§ **Extracted data**
** start **
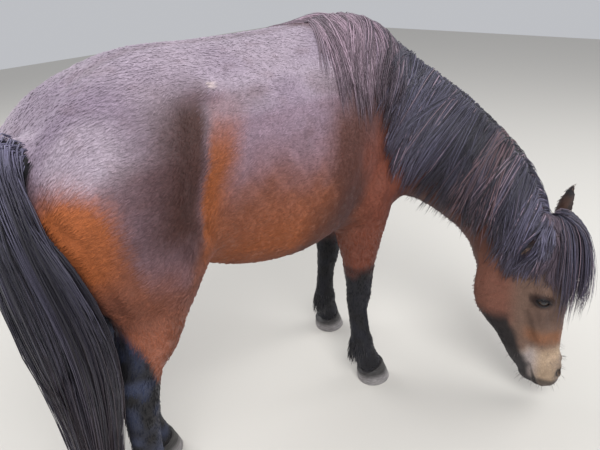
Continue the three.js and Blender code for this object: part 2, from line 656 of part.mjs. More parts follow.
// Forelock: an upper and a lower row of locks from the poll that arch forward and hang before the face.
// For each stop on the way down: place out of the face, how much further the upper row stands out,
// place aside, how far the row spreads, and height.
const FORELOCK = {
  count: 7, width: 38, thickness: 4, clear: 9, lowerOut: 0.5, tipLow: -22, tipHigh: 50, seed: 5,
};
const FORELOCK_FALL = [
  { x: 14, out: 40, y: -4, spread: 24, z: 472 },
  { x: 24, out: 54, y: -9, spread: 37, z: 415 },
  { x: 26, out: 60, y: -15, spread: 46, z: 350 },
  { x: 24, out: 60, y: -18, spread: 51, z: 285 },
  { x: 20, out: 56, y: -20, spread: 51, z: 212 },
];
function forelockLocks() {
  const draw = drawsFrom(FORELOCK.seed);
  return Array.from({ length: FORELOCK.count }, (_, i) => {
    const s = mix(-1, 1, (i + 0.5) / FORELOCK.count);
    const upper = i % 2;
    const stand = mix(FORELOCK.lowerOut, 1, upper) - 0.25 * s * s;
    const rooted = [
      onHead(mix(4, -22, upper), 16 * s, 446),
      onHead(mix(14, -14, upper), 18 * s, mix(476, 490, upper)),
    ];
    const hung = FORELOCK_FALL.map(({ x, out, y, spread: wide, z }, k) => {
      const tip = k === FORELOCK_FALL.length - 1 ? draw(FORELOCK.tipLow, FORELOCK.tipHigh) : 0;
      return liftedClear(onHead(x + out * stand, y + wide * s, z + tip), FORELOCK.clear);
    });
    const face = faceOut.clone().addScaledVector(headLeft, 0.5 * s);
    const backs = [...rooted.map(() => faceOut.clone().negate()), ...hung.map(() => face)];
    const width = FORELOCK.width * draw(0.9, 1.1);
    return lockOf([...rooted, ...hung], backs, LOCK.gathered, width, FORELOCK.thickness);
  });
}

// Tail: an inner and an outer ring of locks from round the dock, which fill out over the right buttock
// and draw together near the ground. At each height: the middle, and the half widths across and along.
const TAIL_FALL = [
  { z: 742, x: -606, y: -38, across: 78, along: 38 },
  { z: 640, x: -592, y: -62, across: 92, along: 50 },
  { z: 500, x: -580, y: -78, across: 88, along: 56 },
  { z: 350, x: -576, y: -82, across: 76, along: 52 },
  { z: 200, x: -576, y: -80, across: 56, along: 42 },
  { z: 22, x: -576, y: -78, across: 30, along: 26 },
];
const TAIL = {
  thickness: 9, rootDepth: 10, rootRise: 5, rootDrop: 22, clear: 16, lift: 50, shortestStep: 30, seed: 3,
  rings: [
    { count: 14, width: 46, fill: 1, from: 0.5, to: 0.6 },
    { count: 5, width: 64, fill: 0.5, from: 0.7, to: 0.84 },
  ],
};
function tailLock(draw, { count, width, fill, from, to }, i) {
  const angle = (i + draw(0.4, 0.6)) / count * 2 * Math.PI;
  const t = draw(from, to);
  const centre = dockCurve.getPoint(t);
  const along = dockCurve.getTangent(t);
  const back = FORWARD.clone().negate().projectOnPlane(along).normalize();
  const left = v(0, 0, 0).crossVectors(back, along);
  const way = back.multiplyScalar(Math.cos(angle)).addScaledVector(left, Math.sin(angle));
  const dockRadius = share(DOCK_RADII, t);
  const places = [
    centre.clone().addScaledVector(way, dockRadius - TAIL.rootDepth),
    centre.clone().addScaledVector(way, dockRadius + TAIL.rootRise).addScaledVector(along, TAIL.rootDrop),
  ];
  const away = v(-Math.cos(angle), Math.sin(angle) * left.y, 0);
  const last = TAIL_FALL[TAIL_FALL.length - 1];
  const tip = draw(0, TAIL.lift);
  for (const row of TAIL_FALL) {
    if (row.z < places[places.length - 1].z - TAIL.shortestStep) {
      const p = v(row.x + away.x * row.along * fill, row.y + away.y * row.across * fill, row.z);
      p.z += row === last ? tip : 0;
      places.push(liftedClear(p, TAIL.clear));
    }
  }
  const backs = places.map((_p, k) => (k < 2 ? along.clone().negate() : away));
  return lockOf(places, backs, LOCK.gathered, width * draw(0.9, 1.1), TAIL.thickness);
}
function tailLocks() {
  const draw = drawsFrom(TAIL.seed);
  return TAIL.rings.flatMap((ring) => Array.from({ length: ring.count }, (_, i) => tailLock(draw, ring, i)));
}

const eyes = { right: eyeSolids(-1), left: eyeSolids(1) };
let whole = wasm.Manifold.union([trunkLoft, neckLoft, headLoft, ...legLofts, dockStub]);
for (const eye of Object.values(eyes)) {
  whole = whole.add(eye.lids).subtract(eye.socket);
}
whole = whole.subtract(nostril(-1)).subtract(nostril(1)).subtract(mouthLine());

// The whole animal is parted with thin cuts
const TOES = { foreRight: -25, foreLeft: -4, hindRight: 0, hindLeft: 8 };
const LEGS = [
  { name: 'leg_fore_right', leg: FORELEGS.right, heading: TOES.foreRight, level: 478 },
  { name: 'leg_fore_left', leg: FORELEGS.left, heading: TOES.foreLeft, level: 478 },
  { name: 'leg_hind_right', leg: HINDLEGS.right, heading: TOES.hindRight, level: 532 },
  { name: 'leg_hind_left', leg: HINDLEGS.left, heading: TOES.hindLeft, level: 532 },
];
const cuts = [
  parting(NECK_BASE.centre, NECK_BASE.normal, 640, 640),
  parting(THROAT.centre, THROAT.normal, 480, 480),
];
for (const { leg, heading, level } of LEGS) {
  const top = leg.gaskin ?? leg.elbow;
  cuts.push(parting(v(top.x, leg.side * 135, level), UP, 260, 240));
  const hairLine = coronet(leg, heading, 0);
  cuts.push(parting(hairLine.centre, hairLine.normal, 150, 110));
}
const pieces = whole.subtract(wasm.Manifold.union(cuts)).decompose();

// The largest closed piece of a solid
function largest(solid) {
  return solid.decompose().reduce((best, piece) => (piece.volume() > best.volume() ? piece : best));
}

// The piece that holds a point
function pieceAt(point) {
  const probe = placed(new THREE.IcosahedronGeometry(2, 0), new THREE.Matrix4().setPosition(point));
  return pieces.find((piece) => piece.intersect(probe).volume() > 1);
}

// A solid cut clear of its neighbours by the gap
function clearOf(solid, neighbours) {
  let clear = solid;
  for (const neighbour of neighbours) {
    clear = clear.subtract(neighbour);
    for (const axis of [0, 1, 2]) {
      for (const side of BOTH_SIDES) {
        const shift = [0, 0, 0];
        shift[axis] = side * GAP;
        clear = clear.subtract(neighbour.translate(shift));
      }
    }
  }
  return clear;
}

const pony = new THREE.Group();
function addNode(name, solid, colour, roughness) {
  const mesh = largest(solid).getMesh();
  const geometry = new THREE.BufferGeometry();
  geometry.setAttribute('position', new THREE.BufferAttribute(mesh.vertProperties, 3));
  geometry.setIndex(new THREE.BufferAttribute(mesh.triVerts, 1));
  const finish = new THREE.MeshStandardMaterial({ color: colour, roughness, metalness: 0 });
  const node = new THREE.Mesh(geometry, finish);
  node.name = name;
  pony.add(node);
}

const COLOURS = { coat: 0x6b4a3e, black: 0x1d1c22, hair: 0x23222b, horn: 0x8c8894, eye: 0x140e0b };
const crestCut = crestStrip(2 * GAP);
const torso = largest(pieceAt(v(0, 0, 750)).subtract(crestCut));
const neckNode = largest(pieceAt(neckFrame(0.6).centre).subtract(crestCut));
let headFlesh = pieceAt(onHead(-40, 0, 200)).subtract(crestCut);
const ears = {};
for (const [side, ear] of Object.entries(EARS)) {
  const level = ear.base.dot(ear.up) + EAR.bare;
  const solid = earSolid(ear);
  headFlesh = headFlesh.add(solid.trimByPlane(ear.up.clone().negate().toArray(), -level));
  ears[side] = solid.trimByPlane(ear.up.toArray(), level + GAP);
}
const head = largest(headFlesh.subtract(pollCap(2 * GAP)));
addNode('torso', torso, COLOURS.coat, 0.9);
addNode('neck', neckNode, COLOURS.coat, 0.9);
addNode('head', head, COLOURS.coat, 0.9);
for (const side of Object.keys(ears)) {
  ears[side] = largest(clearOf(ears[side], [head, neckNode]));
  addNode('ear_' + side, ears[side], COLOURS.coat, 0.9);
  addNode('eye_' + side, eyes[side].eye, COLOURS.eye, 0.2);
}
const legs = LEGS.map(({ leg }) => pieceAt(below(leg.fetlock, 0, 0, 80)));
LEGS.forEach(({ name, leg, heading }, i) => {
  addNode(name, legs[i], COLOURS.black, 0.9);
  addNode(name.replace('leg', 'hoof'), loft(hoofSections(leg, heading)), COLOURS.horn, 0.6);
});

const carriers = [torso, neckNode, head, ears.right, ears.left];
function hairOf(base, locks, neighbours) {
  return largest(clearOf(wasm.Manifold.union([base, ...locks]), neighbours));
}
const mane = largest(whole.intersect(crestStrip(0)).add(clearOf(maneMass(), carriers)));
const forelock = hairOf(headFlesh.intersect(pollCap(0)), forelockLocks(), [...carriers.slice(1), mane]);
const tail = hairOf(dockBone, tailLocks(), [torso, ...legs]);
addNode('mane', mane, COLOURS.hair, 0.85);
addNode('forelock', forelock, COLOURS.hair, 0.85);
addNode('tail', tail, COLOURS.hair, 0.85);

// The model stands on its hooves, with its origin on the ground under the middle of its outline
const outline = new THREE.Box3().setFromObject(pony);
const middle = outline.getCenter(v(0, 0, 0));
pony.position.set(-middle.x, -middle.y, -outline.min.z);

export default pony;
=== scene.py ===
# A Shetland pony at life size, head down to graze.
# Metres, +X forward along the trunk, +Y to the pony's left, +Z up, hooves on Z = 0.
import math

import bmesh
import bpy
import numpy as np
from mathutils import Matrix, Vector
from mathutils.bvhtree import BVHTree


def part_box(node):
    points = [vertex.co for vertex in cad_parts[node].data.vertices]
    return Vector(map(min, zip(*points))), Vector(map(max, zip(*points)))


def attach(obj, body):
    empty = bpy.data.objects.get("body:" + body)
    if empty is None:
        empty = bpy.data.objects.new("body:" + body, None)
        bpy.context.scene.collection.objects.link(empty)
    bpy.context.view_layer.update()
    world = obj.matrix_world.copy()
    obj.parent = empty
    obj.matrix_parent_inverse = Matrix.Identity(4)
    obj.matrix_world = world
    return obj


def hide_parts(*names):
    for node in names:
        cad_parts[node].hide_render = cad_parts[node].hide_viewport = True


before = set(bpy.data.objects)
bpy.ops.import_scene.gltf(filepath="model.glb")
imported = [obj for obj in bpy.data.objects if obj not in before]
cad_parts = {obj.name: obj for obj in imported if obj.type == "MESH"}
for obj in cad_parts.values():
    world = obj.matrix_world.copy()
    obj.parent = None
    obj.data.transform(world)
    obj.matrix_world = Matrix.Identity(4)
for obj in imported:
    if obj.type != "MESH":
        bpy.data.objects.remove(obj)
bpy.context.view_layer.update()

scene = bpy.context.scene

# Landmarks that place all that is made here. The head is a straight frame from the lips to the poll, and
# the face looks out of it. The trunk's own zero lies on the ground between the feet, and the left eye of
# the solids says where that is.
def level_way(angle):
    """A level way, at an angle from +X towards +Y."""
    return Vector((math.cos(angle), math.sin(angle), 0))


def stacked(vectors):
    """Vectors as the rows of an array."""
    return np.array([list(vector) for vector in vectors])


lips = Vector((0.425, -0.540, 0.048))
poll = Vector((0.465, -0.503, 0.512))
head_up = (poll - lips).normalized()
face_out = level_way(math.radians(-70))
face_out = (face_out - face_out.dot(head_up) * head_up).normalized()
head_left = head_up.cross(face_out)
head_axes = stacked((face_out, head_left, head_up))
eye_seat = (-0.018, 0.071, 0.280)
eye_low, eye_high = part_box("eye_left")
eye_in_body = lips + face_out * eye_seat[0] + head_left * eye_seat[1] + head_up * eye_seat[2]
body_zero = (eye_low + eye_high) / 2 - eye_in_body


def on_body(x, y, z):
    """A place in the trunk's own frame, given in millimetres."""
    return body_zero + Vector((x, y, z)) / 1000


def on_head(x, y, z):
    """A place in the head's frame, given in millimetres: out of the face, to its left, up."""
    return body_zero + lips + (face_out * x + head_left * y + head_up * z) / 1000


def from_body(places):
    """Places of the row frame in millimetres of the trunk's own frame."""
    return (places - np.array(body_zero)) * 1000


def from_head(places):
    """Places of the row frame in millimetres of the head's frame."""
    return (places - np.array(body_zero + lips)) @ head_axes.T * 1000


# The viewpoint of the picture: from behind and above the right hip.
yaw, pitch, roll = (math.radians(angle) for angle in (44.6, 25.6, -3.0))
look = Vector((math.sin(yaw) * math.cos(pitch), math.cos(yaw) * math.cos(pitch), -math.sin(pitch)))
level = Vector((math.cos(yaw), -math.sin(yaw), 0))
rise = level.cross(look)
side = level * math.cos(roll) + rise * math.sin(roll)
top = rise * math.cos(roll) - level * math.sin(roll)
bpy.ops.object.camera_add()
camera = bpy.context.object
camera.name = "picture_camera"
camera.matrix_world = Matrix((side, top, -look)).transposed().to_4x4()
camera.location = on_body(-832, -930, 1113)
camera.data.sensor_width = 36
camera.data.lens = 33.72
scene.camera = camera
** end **
** start **
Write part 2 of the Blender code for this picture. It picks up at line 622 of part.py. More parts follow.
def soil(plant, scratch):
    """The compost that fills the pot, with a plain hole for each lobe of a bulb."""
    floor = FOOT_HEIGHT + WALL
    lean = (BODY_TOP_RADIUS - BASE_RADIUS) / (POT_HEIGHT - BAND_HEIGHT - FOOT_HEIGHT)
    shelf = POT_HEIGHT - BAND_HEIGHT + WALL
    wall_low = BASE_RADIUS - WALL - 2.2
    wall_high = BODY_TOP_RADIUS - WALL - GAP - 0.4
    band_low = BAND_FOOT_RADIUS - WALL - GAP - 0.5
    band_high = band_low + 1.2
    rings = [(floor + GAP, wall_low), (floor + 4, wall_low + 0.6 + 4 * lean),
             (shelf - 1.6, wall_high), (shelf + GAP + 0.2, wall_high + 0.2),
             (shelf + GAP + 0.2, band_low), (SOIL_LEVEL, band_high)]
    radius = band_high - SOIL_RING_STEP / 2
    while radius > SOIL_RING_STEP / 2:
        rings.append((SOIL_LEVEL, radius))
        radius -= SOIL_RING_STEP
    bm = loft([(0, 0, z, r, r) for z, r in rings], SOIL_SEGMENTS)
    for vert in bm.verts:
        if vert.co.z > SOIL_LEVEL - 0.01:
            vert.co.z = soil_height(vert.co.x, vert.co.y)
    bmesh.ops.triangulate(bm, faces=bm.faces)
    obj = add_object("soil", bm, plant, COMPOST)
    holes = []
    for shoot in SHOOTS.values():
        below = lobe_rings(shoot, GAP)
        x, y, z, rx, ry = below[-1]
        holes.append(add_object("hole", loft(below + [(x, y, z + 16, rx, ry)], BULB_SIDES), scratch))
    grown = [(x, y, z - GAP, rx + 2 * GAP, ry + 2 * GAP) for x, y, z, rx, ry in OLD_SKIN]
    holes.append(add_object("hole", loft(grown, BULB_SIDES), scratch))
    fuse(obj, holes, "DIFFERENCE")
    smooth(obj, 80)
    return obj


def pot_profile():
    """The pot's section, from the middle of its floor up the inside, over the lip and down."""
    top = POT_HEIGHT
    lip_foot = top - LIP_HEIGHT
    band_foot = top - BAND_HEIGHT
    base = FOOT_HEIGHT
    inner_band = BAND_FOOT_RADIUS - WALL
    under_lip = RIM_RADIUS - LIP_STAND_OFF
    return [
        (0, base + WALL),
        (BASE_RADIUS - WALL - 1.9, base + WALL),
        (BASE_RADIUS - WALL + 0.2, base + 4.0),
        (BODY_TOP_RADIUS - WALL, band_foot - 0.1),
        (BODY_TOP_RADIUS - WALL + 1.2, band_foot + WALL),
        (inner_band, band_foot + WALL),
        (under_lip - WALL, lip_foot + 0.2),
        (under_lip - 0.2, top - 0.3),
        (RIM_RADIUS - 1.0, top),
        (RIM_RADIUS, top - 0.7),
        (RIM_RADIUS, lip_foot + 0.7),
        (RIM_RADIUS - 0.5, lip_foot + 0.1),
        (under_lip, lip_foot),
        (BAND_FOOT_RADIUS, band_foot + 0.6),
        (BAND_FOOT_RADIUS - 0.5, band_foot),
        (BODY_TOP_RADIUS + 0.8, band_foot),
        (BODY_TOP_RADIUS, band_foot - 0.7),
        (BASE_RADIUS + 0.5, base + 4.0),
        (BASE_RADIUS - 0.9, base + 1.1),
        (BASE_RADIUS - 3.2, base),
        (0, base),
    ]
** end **
** start **
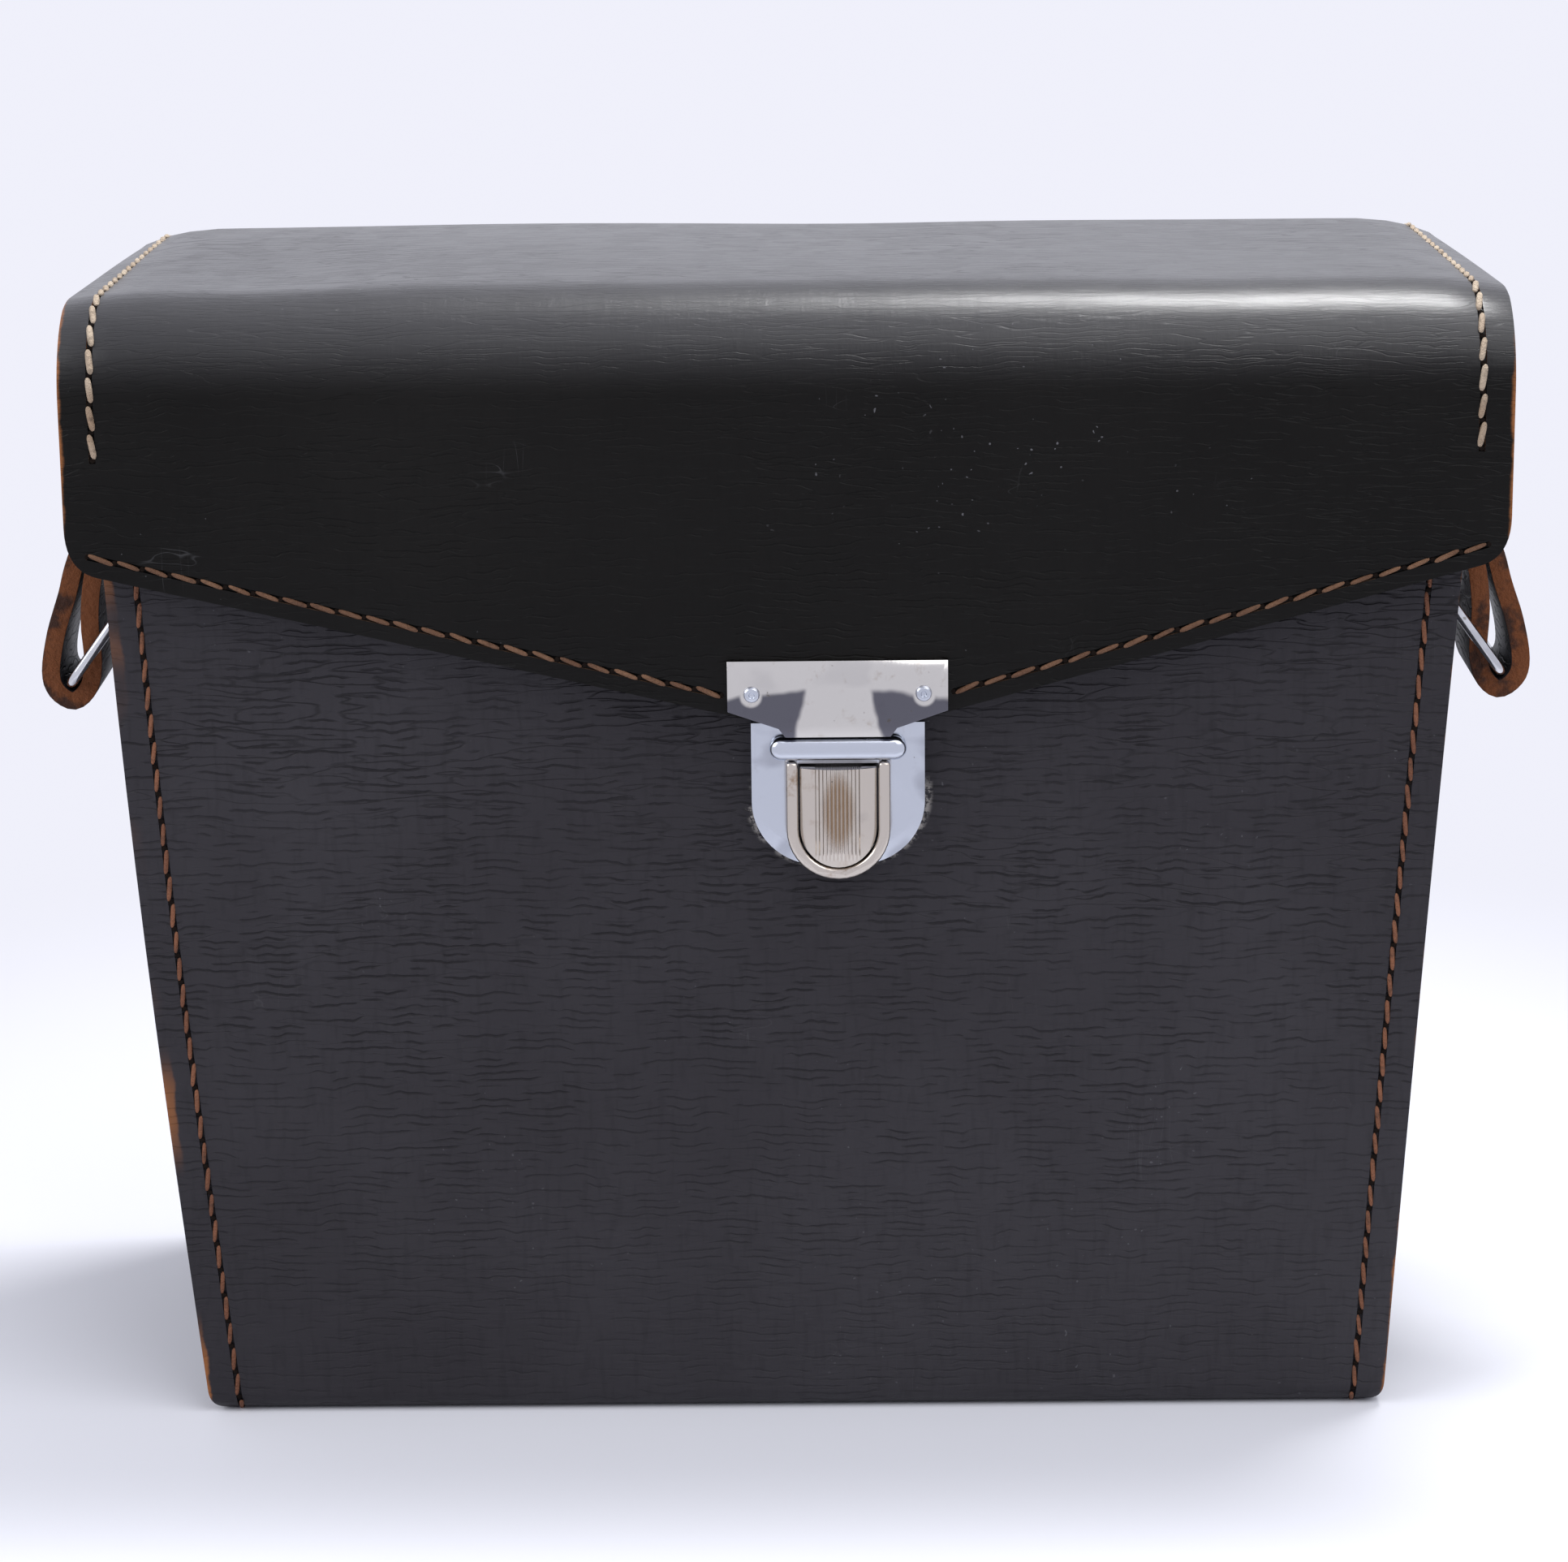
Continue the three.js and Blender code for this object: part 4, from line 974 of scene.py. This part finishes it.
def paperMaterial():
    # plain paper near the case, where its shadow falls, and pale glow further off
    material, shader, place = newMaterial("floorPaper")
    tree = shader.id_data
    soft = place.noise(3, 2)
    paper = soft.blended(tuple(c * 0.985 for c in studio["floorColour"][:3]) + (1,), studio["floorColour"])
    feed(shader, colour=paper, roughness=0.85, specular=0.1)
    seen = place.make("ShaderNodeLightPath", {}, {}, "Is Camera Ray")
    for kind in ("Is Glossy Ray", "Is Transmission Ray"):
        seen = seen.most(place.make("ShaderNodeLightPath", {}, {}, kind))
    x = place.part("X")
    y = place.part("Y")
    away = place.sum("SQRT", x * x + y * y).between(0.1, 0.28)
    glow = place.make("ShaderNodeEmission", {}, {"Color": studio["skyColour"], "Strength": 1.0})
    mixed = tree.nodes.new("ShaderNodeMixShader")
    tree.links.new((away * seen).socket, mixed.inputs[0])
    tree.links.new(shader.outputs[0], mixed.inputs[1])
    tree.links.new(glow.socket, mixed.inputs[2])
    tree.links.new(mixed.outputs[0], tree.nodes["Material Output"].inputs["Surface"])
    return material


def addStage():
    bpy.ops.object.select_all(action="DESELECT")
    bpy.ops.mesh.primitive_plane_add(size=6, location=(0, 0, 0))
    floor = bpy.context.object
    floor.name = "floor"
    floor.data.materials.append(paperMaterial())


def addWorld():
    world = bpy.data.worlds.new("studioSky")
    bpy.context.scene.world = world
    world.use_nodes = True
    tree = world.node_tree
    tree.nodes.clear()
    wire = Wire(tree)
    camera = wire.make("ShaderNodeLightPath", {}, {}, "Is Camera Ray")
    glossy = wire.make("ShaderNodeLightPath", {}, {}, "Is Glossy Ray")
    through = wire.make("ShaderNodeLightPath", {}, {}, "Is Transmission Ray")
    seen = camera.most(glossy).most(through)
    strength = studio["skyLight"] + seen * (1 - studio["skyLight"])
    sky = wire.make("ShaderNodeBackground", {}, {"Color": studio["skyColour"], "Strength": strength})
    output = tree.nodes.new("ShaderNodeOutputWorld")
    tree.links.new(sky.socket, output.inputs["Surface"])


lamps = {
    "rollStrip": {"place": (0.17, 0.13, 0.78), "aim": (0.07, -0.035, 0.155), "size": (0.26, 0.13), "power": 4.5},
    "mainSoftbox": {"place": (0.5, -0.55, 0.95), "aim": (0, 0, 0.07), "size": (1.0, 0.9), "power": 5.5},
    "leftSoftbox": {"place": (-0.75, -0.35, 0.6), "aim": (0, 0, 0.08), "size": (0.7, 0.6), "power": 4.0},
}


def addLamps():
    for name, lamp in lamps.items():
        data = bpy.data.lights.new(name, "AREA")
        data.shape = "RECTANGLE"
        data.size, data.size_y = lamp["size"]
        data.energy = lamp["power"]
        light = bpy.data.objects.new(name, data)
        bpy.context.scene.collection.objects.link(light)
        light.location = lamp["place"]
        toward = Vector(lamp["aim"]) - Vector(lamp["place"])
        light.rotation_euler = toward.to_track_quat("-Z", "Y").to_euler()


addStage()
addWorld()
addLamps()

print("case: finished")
** end **
The lines to quote run from the one containing "of its outline" to the one containing "bpy.data.objects.remove(obj)". Quote them exactly, with both of those lines, and nothing else.

// The model stands on its hooves, with its origin on the ground under the middle of its outline
const outline = new THREE.Box3().setFromObject(pony);
const middle = outline.getCenter(v(0, 0, 0));
pony.position.set(-middle.x, -middle.y, -outline.min.z);

export default pony;
=== scene.py ===
# A Shetland pony at life size, head down to graze.
# Metres, +X forward along the trunk, +Y to the pony's left, +Z up, hooves on Z = 0.
import math

import bmesh
import bpy
import numpy as np
from mathutils import Matrix, Vector
from mathutils.bvhtree import BVHTree


def part_box(node):
    points = [vertex.co for vertex in cad_parts[node].data.vertices]
    return Vector(map(min, zip(*points))), Vector(map(max, zip(*points)))


def attach(obj, body):
    empty = bpy.data.objects.get("body:" + body)
    if empty is None:
        empty = bpy.data.objects.new("body:" + body, None)
        bpy.context.scene.collection.objects.link(empty)
    bpy.context.view_layer.update()
    world = obj.matrix_world.copy()
    obj.parent = empty
    obj.matrix_parent_inverse = Matrix.Identity(4)
    obj.matrix_world = world
    return obj


def hide_parts(*names):
    for node in names:
        cad_parts[node].hide_render = cad_parts[node].hide_viewport = True


before = set(bpy.data.objects)
bpy.ops.import_scene.gltf(filepath="model.glb")
imported = [obj for obj in bpy.data.objects if obj not in before]
cad_parts = {obj.name: obj for obj in imported if obj.type == "MESH"}
for obj in cad_parts.values():
    world = obj.matrix_world.copy()
    obj.parent = None
    obj.data.transform(world)
    obj.matrix_world = Matrix.Identity(4)
for obj in imported:
    if obj.type != "MESH":
        bpy.data.objects.remove(obj)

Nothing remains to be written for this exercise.